Goal
All lines from the one with "checks and files" through the one with "return low, high", and only those, are to be reproduced exactly, both ends included.

** Start **

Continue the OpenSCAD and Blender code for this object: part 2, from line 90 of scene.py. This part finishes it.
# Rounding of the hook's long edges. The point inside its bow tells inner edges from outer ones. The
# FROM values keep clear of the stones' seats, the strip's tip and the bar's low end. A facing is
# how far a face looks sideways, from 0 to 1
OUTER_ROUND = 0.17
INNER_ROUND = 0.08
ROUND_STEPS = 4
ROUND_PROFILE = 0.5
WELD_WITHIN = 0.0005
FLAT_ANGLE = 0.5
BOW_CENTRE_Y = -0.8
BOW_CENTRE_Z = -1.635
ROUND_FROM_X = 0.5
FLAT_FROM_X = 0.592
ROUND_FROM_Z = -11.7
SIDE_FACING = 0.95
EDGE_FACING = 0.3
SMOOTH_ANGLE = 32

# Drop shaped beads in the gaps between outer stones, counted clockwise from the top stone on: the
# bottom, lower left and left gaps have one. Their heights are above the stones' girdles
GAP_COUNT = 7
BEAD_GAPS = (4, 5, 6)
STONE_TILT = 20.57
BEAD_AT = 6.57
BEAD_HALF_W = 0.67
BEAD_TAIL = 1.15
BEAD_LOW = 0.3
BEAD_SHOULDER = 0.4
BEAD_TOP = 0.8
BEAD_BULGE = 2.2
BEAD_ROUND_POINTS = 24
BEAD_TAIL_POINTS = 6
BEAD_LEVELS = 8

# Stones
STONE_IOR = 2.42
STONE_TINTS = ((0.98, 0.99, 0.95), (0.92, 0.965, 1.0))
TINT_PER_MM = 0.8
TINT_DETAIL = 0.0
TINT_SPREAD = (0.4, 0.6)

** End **
** Start **

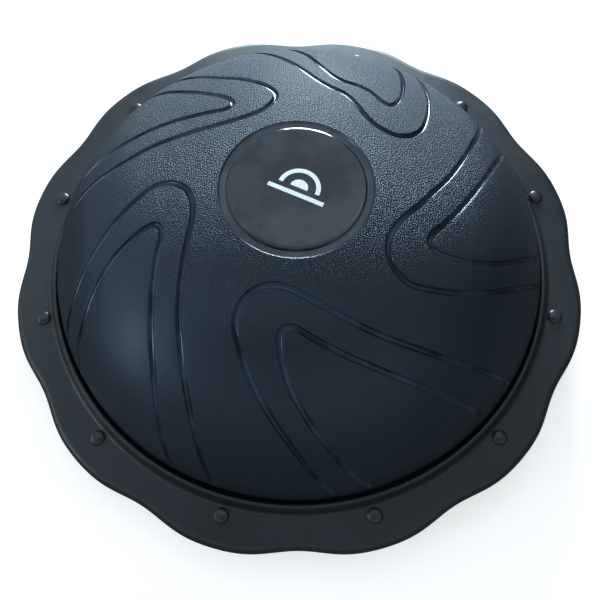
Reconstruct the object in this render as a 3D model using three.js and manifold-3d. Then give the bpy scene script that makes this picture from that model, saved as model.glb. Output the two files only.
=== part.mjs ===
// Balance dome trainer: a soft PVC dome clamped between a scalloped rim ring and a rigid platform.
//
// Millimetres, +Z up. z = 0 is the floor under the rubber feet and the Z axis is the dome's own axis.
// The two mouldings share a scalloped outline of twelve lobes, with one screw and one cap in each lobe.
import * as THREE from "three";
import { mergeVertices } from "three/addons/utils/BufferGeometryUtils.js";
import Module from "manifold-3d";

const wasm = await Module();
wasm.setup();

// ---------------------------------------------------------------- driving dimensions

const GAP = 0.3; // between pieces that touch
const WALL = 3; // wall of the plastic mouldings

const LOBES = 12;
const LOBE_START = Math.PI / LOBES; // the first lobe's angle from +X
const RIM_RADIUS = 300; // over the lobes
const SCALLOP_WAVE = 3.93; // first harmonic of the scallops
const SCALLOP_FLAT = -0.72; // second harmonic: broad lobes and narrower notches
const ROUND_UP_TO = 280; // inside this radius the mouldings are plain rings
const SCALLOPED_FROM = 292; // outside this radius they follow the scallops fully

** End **
** Start **

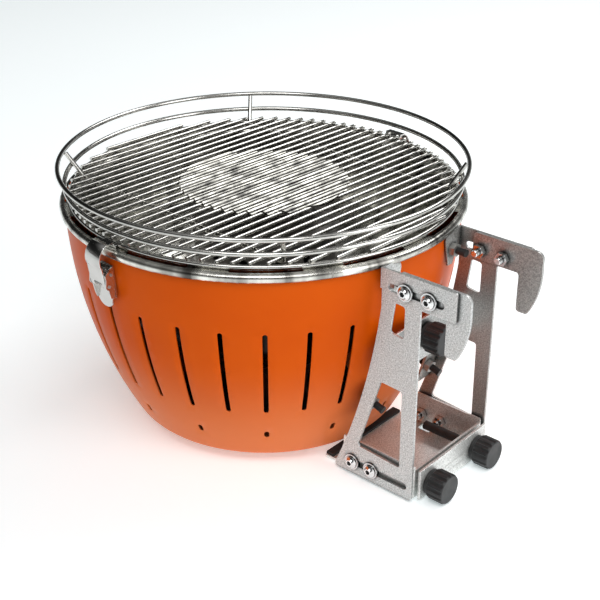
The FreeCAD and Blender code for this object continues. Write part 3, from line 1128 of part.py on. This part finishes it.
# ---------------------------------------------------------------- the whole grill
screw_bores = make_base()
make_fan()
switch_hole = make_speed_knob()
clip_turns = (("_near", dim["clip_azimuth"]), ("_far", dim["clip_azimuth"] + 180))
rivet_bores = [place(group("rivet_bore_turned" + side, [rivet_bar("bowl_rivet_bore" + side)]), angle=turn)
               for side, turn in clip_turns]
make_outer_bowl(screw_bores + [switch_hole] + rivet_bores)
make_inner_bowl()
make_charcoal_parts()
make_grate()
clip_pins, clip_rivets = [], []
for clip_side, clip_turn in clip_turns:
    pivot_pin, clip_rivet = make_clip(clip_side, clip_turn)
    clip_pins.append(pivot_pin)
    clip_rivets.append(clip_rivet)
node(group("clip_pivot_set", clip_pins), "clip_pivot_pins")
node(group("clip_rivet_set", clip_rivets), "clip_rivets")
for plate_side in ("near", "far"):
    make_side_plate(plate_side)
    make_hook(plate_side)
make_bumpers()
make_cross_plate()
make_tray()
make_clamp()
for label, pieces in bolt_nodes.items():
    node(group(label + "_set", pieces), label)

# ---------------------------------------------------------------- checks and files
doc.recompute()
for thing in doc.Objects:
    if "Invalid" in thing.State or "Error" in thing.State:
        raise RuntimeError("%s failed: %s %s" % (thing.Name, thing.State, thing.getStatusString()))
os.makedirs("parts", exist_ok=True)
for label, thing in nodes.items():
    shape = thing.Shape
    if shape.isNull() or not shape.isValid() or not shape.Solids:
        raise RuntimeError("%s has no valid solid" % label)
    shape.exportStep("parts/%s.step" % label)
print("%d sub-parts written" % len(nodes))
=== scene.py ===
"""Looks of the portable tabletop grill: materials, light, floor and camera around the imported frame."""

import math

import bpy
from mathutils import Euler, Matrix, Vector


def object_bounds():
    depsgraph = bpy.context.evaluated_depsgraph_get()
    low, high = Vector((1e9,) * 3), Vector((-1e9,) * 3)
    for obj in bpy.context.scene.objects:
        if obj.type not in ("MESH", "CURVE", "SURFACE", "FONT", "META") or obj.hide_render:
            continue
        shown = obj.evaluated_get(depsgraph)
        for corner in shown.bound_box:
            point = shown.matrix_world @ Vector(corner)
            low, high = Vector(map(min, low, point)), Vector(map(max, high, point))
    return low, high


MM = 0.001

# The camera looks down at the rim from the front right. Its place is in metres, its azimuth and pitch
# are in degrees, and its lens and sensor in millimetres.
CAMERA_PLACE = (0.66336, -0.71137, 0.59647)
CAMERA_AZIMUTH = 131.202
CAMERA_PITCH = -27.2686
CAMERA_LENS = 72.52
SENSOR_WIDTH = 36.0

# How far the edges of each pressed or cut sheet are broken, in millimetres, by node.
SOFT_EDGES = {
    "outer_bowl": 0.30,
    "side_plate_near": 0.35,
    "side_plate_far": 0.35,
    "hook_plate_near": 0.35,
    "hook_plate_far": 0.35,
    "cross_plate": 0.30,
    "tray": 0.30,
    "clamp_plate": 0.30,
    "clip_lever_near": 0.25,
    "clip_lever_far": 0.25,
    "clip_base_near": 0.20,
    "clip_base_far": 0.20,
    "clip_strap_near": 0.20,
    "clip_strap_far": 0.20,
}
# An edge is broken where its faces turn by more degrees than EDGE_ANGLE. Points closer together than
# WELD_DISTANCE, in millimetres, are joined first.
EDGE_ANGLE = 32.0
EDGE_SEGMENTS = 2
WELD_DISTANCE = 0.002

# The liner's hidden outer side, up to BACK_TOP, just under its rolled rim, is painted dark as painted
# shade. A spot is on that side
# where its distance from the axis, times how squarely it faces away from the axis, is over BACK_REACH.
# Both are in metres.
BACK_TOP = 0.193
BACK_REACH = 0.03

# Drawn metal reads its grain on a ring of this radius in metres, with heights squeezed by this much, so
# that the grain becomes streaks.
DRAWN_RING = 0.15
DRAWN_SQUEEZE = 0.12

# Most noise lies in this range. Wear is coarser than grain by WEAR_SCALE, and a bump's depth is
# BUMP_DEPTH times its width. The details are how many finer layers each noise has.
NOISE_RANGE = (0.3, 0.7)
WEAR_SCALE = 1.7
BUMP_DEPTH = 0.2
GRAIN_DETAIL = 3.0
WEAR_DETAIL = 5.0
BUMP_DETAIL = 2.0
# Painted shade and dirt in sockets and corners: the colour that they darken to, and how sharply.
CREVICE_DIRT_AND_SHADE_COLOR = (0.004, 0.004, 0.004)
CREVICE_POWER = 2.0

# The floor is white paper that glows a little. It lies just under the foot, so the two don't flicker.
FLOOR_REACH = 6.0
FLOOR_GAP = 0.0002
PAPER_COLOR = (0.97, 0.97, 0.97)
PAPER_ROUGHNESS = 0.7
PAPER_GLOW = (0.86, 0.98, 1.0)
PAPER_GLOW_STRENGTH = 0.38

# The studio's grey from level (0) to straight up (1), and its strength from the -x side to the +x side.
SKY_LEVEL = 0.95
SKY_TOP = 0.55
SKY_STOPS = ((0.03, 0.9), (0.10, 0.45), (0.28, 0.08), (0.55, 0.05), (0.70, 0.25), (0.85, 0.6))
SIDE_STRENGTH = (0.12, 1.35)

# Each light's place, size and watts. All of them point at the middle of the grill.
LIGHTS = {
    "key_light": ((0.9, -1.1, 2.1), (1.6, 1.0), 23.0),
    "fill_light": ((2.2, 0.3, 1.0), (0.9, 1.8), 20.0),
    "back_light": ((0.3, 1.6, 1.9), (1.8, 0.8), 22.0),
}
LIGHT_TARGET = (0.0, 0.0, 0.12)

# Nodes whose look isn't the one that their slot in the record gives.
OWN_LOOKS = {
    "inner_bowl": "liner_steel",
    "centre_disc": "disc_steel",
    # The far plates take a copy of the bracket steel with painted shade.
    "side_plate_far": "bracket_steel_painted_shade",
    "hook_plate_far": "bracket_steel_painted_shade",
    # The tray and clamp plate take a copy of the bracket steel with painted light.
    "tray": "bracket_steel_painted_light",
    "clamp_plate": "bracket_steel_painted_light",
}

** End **

The solution
# ---------------------------------------------------------------- checks and files
doc.recompute()
for thing in doc.Objects:
    if "Invalid" in thing.State or "Error" in thing.State:
        raise RuntimeError("%s failed: %s %s" % (thing.Name, thing.State, thing.getStatusString()))
os.makedirs("parts", exist_ok=True)
for label, thing in nodes.items():
    shape = thing.Shape
    if shape.isNull() or not shape.isValid() or not shape.Solids:
        raise RuntimeError("%s has no valid solid" % label)
    shape.exportStep("parts/%s.step" % label)
print("%d sub-parts written" % len(nodes))
=== scene.py ===
"""Looks of the portable tabletop grill: materials, light, floor and camera around the imported frame."""

import math

import bpy
from mathutils import Euler, Matrix, Vector


def object_bounds():
    depsgraph = bpy.context.evaluated_depsgraph_get()
    low, high = Vector((1e9,) * 3), Vector((-1e9,) * 3)
    for obj in bpy.context.scene.objects:
        if obj.type not in ("MESH", "CURVE", "SURFACE", "FONT", "META") or obj.hide_render:
            continue
        shown = obj.evaluated_get(depsgraph)
        for corner in shown.bound_box:
            point = shown.matrix_world @ Vector(corner)
            low, high = Vector(map(min, low, point)), Vector(map(max, high, point))
    return low, high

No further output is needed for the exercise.